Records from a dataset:

--------------------------------------------------

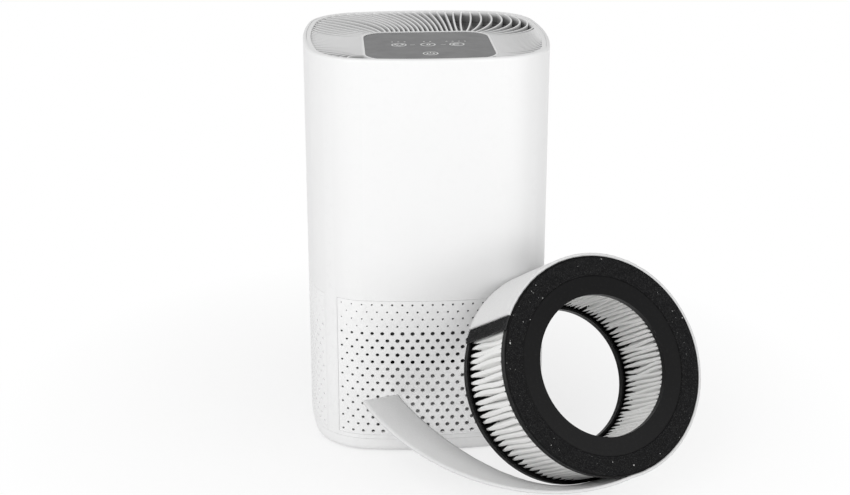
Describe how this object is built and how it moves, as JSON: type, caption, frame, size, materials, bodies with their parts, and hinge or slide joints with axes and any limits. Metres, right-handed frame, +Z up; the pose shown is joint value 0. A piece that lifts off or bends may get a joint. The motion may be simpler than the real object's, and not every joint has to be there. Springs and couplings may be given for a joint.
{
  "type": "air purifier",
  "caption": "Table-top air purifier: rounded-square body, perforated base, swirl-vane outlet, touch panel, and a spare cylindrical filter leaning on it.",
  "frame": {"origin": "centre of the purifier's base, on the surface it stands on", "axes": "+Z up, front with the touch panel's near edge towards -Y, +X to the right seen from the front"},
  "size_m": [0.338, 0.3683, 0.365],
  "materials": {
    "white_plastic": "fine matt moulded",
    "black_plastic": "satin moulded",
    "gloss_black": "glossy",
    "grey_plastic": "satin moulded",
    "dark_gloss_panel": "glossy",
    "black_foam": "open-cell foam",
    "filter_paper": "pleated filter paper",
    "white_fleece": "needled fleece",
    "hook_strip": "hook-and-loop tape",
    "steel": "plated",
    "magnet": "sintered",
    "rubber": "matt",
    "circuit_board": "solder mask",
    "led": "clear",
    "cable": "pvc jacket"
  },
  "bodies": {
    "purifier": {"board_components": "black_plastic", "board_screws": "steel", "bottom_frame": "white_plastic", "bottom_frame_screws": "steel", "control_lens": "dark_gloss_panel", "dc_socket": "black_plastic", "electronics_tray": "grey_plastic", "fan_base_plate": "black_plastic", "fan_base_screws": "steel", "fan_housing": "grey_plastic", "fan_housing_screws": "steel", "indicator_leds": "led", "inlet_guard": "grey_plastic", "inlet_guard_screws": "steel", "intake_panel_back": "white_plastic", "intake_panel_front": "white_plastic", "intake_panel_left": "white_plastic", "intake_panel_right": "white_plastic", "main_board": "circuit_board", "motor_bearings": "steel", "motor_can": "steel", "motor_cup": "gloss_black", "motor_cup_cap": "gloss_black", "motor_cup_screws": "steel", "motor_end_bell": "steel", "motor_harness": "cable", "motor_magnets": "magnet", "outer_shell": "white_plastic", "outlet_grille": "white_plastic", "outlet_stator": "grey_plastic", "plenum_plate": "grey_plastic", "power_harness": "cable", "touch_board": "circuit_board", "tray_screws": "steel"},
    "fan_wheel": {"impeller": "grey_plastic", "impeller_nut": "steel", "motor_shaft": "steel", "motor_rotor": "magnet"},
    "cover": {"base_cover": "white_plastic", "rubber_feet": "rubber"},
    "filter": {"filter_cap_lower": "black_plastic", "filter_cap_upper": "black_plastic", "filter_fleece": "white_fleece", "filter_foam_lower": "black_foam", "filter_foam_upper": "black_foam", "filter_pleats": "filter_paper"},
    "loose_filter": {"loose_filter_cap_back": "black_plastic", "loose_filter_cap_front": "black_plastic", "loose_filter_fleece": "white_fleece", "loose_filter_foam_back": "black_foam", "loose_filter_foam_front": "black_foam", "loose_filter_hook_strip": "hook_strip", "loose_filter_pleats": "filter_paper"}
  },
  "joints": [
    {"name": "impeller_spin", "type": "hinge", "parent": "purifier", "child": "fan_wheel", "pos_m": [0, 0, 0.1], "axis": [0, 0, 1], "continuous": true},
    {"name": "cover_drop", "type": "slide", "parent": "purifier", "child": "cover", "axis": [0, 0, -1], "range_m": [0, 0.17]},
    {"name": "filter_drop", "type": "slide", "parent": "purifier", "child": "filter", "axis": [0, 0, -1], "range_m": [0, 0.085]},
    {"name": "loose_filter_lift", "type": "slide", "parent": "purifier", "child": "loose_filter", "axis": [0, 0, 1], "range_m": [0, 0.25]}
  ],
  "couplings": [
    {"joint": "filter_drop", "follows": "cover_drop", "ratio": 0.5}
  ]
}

--------------------------------------------------

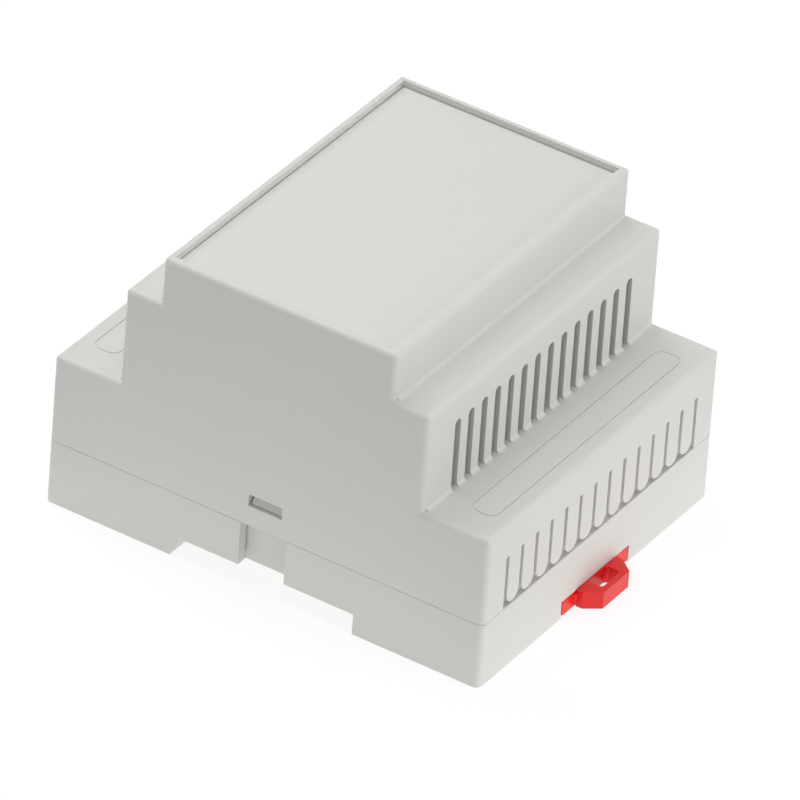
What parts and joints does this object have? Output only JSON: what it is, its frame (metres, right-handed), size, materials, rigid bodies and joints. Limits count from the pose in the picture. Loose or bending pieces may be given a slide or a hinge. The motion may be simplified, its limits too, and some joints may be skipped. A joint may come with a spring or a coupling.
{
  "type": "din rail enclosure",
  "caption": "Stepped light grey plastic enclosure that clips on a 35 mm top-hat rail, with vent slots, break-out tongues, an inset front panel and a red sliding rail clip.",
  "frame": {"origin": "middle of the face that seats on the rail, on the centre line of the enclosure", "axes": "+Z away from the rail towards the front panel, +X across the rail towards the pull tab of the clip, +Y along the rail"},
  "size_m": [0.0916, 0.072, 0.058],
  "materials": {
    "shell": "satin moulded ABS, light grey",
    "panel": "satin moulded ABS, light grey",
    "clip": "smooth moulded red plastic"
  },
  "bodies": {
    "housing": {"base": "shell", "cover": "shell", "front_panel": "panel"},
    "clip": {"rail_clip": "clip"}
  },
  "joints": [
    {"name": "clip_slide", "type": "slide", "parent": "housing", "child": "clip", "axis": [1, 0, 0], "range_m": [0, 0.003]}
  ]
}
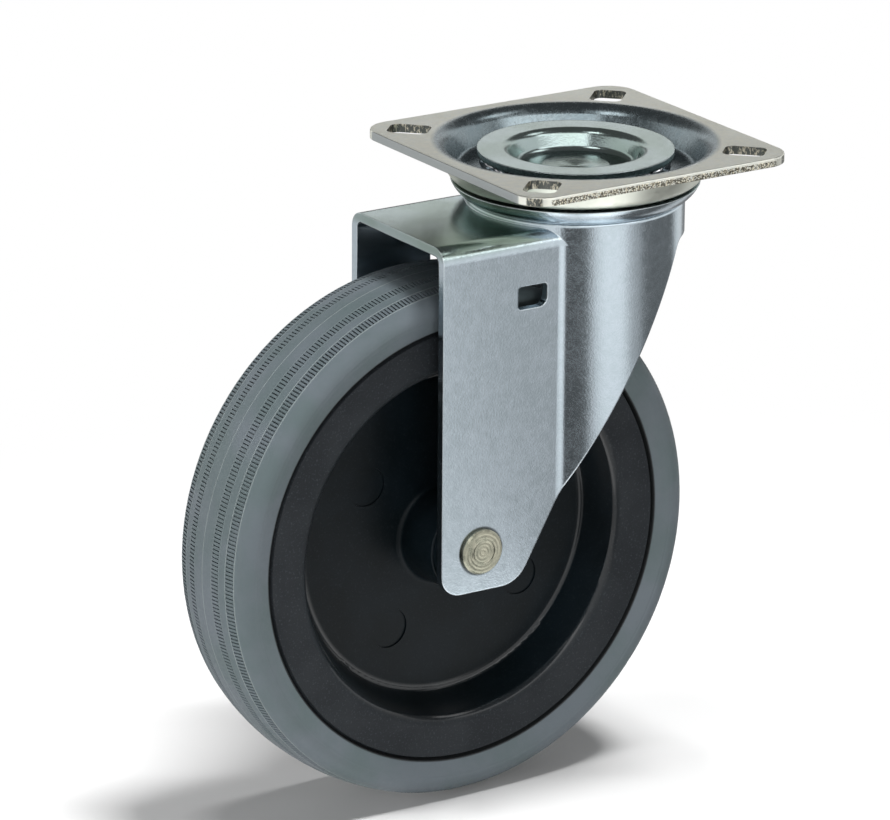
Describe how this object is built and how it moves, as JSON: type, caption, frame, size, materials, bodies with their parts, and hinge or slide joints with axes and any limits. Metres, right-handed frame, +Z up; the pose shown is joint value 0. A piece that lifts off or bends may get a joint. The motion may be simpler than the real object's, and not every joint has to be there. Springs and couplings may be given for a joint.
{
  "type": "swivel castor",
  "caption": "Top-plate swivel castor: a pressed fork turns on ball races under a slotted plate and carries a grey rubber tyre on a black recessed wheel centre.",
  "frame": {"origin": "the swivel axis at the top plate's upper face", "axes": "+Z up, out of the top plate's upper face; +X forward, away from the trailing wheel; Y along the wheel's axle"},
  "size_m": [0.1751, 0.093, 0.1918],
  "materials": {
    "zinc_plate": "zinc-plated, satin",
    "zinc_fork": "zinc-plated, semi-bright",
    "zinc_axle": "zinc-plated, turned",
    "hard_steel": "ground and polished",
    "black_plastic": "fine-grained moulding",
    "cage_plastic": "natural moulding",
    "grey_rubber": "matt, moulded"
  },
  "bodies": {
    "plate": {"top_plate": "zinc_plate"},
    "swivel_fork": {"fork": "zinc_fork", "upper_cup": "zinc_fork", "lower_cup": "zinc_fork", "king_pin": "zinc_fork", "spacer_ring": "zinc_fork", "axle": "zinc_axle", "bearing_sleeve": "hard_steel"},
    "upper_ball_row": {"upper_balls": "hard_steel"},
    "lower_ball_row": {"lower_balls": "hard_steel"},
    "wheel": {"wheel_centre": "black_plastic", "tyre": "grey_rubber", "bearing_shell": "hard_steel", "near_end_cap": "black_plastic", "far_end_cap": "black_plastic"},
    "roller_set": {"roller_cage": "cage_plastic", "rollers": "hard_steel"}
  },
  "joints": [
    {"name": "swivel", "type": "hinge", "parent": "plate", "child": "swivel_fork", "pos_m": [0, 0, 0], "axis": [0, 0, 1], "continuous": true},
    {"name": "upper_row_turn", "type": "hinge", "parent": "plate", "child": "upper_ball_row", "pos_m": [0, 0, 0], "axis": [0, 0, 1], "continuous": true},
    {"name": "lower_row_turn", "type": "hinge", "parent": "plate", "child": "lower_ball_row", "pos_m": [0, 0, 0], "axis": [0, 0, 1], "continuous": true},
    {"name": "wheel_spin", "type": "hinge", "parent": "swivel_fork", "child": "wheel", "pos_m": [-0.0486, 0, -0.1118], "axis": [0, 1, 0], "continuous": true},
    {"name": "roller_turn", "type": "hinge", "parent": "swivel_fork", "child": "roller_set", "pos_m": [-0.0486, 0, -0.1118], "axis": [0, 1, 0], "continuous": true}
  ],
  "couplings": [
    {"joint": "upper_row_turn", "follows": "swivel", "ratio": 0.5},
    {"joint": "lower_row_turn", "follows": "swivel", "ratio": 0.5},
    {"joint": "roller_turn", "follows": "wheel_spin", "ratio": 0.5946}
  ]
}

--------------------------------------------------

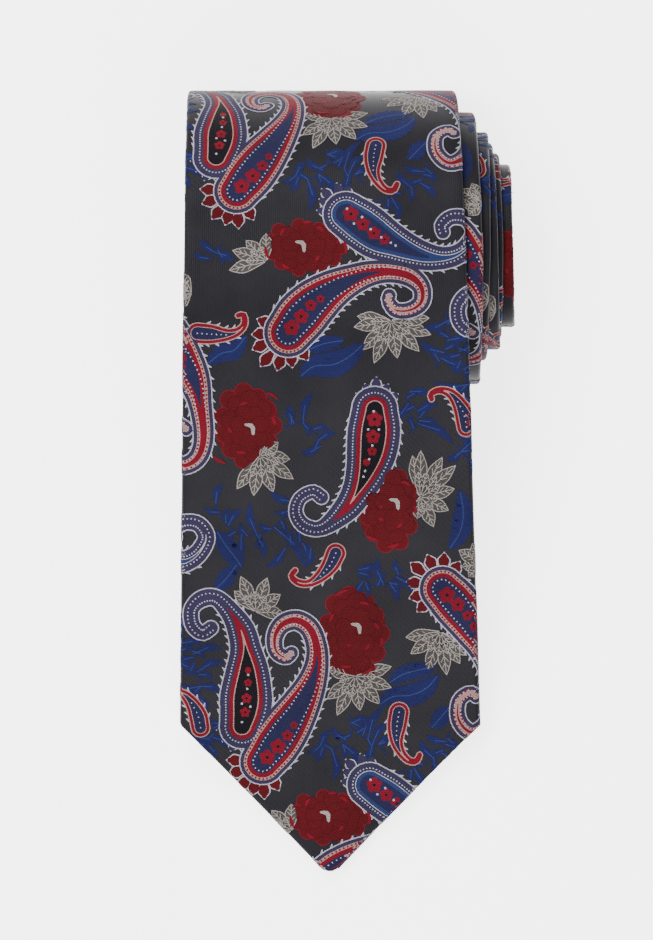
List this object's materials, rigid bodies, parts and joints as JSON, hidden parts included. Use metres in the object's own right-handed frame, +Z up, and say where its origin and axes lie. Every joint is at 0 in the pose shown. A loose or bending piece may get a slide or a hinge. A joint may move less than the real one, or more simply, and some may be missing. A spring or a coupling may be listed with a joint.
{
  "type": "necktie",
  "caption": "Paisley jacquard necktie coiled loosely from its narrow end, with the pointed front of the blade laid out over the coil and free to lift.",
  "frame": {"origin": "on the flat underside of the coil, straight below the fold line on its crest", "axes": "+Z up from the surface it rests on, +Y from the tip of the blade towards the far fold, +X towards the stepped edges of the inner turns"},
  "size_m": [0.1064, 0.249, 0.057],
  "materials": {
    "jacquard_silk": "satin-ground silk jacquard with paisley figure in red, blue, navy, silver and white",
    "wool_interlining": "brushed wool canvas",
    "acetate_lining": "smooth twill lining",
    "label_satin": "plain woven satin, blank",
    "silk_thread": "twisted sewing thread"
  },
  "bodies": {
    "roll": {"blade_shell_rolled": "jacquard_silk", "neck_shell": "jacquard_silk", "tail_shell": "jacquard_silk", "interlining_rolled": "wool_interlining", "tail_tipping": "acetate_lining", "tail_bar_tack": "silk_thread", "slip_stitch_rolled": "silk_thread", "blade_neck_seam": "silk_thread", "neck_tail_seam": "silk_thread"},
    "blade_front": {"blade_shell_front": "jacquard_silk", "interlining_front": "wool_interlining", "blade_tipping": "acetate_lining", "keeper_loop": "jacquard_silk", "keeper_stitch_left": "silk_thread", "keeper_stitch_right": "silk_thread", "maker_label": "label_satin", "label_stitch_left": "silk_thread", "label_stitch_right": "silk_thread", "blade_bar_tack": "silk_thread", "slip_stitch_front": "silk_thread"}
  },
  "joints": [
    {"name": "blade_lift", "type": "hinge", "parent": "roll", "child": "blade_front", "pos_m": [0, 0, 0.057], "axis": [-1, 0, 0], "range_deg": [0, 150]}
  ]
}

--------------------------------------------------

Short exercise: Of the lines above, copy each that contains "rigid".

Result of this exercise:
What parts and joints does this object have? Output only JSON: what it is, its frame (metres, right-handed), size, materials, rigid bodies and joints. Limits count from the pose in the picture. Loose or bending pieces may be given a slide or a hinge. The motion may be simplified, its limits too, and some joints may be skipped. A joint may come with a spring or a coupling.
List this object's materials, rigid bodies, parts and joints as JSON, hidden parts included. Use metres in the object's own right-handed frame, +Z up, and say where its origin and axes lie. Every joint is at 0 in the pose shown. A loose or bending piece may get a slide or a hinge. A joint may move less than the real one, or more simply, and some may be missing. A spring or a coupling may be listed with a joint.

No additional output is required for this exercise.